The city hosts incubators spun out from world-renowned faculties, thriving start-ups, and a significant base of international tech giants. Critics will argue that the rest of the country deserves a stake, and they are absolutely right. The institute will apparently have smaller centres around the country. I suspect they’ll probably be virtual in nature hosted by universities, rather like the current Centres of Research Excellence model. 

The institute will be funded to the tune of $221 million over four years, which sounds like a lot but is actually very tight in the scheme of things, given the ambitious remit the institute has to help drive economic development. 

It looks like some of that funding, which comes from reallocations from other parts of the science system announced in the Budget, has already been committed to the Robinson Research Institute, which specialises in high-temperature superconductors, magnets and materials technologies.

Again, a worthy area of research to back, but a significant funding announcement that again seemed to come from out of nowhere.
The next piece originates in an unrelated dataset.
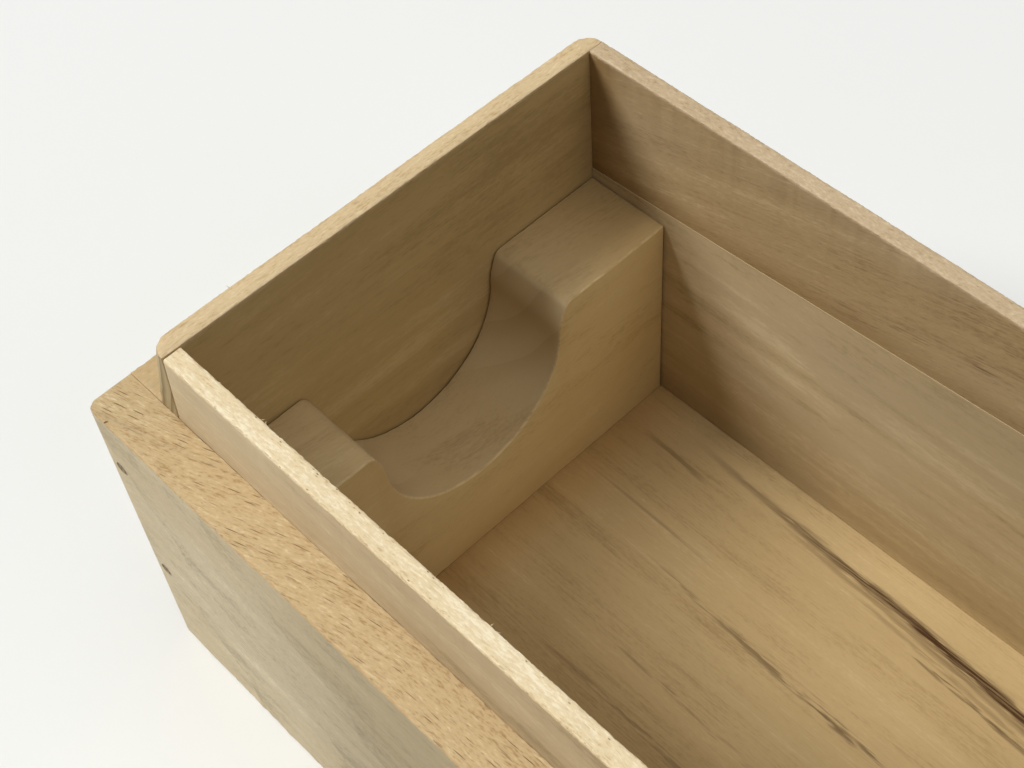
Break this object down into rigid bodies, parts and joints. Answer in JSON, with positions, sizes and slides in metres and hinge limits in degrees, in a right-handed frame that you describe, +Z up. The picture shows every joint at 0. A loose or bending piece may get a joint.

How are we making these decisions? It’s not quite clear. At least the NZIAT will be “supported by strategic advice from the Prime Minister’s Advisory Council” according to science and tech minister Dr Shane Reti. 

Backed by the right policies, transparency, and a commitment to excellence, New Zealand can punch above its weight in global technology. But we need more transparency into science and tech decision-making. We should insist on openness, whether a mission soars or falls back to Earth.